94 anos
A expressão "se fosses viva, farias..." não faz qualquer sentido porque Tu continuas tão presente na minha vida como nos dias em que esperavas que eu viesse da escola para te procurar os óculos que estacionavam serenos na tua cabeça e me "compravas" essa maravilhosa descoberta com os peixinhos-da-horta e a saladinha de alface que só tu sabes fazer.
Continuas a ser a minha conselheira; aquela com quem partilho os bons e os maus momentos; aquela em quem busco o carinho e o conforto que só quem me viu crescer e, tanta vez, me encobriu as safadezas, sabe dar.

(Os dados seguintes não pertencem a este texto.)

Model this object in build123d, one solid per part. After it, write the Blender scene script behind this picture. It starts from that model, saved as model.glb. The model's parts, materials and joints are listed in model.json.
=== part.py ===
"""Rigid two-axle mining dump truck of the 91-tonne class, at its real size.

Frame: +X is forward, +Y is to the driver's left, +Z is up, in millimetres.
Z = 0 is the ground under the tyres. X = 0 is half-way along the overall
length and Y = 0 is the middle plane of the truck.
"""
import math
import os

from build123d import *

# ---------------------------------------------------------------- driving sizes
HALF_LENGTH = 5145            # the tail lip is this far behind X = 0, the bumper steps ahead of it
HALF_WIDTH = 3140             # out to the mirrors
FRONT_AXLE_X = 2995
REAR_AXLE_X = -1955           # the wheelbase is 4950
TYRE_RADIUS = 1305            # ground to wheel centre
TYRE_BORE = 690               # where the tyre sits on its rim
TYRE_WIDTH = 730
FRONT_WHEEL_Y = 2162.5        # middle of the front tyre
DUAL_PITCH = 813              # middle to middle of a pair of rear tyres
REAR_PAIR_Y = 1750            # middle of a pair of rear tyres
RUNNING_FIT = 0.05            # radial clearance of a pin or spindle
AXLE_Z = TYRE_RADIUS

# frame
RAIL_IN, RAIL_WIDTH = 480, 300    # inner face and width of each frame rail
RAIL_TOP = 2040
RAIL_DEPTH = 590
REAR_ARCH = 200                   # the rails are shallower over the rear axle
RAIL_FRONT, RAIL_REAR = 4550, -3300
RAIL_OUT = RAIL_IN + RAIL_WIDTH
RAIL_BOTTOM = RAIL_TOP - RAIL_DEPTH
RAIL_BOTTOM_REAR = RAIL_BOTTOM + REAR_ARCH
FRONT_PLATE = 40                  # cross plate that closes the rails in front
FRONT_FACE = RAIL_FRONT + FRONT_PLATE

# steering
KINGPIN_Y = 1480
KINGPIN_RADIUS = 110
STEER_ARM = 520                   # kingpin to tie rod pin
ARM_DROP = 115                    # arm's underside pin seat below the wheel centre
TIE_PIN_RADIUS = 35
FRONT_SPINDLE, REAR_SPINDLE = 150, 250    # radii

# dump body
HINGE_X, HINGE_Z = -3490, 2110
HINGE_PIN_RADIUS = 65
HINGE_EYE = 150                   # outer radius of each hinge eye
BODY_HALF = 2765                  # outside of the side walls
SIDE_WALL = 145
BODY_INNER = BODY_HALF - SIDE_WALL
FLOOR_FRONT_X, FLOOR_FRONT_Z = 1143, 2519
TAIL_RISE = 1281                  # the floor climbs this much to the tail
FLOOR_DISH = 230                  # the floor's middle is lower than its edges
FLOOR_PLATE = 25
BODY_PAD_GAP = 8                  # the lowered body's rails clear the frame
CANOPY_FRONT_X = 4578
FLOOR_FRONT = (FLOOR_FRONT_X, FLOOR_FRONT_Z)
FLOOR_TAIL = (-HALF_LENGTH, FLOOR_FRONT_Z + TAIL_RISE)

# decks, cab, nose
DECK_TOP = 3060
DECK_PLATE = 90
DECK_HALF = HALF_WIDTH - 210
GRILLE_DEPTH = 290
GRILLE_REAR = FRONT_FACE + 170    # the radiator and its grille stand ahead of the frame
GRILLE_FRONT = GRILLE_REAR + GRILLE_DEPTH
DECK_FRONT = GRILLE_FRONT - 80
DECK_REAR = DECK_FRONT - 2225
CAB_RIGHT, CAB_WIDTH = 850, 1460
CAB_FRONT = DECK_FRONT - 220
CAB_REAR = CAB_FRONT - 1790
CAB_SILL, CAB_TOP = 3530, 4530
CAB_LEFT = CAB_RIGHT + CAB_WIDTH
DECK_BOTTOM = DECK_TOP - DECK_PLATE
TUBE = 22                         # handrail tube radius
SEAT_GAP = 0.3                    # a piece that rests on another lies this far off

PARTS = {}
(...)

Gabo a paciência que tinhas (e que eu não vou ter) para ver comigo vezes a fio os mesmos filmes (só o Grease chegámos a contar 13 de rajada), para passares 2 horas à mesa para eu comer tudo o que estava no prato, para fazeres as minhas saias exactamente como eu as queria. Sim, se a minha neta quer, finalmente, uma saia tem que sair tal e qual ela quer!
E as sétups que gostavas tanto de beber? E a sopinha de feijão encarnado? O jornal todos os dias?

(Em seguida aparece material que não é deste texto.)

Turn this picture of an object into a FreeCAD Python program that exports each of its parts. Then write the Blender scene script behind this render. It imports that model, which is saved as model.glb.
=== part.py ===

O teu sorriso até me fazia esquecer as longas secas a apanhar os alfinetes do chão e a enfiar a linha pela ranhura da agulha.
Se há coisa que tenho mesmo muita pena nesta Vida é de não te ter cá em baixo, ao nosso lado, a ver o teu bisneto a crescer. Sei que estás algures no meu Céu e que lhe "embalas o berço" todas as noites mas não te vejo. Só consigo imaginar-te a aconchegar-lhe os lençóis como fizeste comigo.
Tinhas uma mente super aberta, para os dias que viviamos há 20 e tal anos atrás e para uma respeitável senhora de 70 anos. Tão aberta que adoravas o Senhor que cantava:
Fiz dos teus cabelos a minha bandeira
Fiz do teu corpo o meu estandarte
Fiz da tua alma a minha fogueira
E fiz, do teu perfil, as formas de arte
Fiz das tuas lágrimas a despedida
fiz do teu braço a minha anca
dei o teu sentido à minha vida
E o grito deu-o ao nascer de uma criança
Todos nós temos Amália na voz
Dei o teu nome à minha terra
Dei o teu nome à minha arte
A tua vida à primavera
A tua voz à eternidade
Todos nos ...
A tua voz ao meu destino
O teu olhar ao horizonte
dei o teu canto à marcha do meu hino
A tu voz à minha fonte
Todos nos ...
Dei o teu nome à minha terra
Dei o teu nome à minha arte
A tua vida à primavera
A tua voz à eternidade
enquanto meio mundo o criticava pela imagem, pela coragem, pela opção de vida...
E não me vou esquecer que o dinheiro para comprar o meu 1º album dos Xutos veio da tua mão, aos poucos e poucos e foi contigo que o ouvi a 1ª vez. Desse álbum há uma música que tu adoravas ouvir e que só anos mais tarde vim a perceber porquê:
Procurando prazer,
Fizeste vir ao mundo uma filha
Quiseste fazer dela nada
mais que a tua obra prima
Mas ela vai crescer, ela vai
ser o que quiser
Ela vai sair, ela vai ser mulher
Papá, papá
Papá deixa lá
Querida pequenina, tens de
olhar bem para ti
Tens de saber bem aquilo
que queres e partir
Tu podes cair mas tens de
saber levantar-te
Tens de correr perigo tens
de saber aceitar
Papá, papá
Papá deixa lá
Tenho tanto ainda para aprender contigo, Avó!!!